Oh what the heck.  Let me really go out on the limb here.  I predict that we’ll elect our first Black president sometime in the next 20 years as well.   He’ll defeat some old geezer (no, not Reagan) and a woman (no, not Geraldine Ferraro) in the election.

Satellite dishes for TV reception and portable mobile phones will be commonplace.  The dishes will be smaller than the 7 foot diameter models we see dotting the landscape today, and the phones will resemble personal communicators from Star Trek. 

George Lucas will finally finish the trilogy of prequels to Star Wars.  Sylvester Stallone will make nine more Rocky movies (okay, maybe it will only seem like nine) where he defends his Retirement Village Title against either George Foreman or Ronald Reagan.

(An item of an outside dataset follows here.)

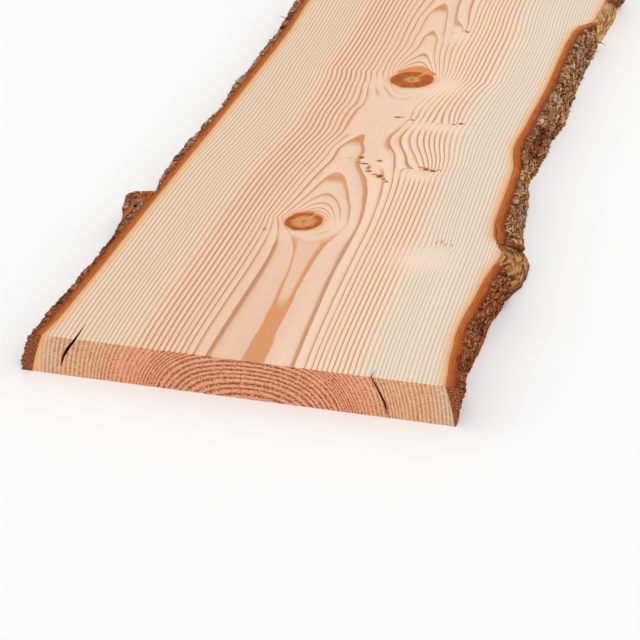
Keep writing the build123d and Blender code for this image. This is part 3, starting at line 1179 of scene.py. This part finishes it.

There will be another gas shortage which will rival the shortage of just 15 years ago in 1974.  After gas hits $5.00 per gallon, there will be plenty of gas.  Prices should level off around a couple bucks per gallon.  Amazingly, gasoline will still be cheaper than bottled water.

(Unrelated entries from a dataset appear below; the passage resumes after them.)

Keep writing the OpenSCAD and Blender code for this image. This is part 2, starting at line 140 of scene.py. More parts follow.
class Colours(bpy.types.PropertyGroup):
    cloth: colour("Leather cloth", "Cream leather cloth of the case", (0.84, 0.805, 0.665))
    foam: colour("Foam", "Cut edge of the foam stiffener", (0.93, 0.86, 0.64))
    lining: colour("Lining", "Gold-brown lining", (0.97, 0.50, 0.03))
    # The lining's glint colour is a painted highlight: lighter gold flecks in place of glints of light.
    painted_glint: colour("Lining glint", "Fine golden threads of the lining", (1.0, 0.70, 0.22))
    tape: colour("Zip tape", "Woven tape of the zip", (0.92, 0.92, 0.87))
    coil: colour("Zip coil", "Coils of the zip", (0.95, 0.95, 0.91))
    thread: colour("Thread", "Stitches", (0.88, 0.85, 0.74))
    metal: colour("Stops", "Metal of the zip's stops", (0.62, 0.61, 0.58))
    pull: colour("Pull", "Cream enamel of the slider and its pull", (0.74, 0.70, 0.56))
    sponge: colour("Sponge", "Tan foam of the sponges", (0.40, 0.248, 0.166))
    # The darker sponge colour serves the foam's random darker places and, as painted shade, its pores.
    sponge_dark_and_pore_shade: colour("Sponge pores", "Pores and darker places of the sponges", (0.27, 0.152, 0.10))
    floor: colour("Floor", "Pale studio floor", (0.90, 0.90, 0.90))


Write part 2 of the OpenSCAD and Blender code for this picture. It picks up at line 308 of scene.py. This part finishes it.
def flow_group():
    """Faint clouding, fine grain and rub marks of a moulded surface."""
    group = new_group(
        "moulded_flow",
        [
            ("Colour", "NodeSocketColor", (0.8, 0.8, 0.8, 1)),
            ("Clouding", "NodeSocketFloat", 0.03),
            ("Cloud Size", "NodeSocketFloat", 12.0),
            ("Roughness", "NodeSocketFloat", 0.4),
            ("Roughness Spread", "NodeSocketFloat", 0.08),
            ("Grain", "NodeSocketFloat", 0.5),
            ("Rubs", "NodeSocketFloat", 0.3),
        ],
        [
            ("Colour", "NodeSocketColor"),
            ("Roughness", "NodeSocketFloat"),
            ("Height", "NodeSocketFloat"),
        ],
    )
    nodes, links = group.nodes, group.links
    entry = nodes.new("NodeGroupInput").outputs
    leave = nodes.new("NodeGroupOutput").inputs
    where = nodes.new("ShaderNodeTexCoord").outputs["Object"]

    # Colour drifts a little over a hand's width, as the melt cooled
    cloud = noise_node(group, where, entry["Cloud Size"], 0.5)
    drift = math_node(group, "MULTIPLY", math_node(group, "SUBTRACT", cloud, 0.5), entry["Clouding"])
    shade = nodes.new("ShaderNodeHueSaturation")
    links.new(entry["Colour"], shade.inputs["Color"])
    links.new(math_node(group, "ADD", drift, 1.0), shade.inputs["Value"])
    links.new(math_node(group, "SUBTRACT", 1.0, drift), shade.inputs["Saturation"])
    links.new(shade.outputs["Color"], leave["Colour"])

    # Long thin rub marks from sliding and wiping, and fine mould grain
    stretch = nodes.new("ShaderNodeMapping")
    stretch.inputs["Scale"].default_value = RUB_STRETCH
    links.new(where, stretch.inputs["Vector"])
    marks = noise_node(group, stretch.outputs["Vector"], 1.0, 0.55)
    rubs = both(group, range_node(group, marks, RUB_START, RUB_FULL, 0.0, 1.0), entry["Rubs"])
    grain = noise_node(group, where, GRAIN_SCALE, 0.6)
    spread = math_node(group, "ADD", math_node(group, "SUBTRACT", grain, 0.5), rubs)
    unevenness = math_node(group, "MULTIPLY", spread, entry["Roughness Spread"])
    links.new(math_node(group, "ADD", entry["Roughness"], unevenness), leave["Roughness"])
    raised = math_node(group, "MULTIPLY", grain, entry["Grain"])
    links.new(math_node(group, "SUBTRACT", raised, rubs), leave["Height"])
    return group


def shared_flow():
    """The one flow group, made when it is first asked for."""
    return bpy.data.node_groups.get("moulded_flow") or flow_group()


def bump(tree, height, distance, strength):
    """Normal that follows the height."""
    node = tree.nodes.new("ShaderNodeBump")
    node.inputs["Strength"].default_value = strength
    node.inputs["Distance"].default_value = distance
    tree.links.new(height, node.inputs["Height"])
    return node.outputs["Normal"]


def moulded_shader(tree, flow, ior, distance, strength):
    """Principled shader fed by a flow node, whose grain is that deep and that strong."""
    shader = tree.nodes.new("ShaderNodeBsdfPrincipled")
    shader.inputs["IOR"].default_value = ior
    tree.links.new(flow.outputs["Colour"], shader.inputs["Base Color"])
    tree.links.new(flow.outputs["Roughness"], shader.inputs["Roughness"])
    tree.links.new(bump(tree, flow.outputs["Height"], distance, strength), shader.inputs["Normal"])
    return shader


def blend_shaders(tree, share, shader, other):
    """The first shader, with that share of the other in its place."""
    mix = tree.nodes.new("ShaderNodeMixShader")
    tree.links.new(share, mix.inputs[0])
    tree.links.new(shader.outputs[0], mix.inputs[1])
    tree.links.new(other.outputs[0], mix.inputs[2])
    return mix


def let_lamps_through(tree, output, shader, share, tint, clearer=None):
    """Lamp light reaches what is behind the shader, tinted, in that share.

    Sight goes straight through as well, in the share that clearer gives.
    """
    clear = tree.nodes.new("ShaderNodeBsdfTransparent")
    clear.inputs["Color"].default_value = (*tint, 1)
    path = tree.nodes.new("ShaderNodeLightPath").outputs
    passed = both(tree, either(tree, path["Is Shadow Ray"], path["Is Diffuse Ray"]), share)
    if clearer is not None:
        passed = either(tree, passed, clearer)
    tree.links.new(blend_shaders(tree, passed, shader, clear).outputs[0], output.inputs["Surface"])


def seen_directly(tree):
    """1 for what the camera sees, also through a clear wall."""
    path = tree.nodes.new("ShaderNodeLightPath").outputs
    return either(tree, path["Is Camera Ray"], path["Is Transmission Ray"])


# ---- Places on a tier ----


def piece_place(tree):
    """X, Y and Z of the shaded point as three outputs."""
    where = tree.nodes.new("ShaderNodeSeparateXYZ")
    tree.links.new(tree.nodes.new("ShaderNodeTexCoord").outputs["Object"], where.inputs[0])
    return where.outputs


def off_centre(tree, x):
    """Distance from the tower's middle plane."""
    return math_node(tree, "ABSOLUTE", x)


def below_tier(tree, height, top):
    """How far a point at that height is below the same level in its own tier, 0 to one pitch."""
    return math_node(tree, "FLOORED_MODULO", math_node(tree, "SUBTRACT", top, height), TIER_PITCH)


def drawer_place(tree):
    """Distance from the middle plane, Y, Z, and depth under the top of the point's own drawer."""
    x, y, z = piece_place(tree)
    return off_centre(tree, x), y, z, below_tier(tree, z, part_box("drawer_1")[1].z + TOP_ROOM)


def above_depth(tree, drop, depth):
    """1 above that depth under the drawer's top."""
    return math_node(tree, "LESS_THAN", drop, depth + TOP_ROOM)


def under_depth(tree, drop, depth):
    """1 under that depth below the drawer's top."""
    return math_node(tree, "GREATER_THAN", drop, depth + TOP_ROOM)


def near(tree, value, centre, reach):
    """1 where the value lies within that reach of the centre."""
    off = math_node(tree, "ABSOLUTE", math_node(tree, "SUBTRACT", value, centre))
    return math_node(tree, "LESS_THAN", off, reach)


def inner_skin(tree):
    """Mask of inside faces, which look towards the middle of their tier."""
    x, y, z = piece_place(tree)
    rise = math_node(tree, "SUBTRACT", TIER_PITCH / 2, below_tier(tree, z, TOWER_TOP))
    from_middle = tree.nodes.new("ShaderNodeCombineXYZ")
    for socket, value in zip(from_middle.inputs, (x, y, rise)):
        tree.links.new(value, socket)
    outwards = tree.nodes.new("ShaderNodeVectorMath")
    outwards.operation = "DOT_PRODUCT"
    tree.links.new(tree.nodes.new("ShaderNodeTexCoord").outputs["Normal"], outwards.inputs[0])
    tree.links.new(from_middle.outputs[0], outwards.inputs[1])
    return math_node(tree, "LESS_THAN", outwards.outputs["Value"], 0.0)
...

The Chicago Cubs will continue to break their fans’ hearts and will not appear in a World Series within the next 20 years.  Then again, neither will my Dodgers.  In fact, I’d bet that the White Sox make it to the Fall Classic before the Cubs do.  I don’t care if they put franchises in Denver and Tampa Bay sometime…. They’ll even make it to the World Series before the Cubs! 

And just so I’ll get at least one of these predictions correct, I predict that either the Governor or a former Governor of Illinois will be brought up on corruption charges of some sort.

 

Thank you, Norm Winick, for keeping us all on our toes for the past 20 years.  Thanks for entertaining us, thanks for keeping the politicians honest, and thanks for putting up with some of us for the better part of our adult lives.

(By the way, my predictions for the next twenty years are enclosed in the sealed envelope for publication in 2029)

Congratulations, Norm.  Thanks for everything you’ve done!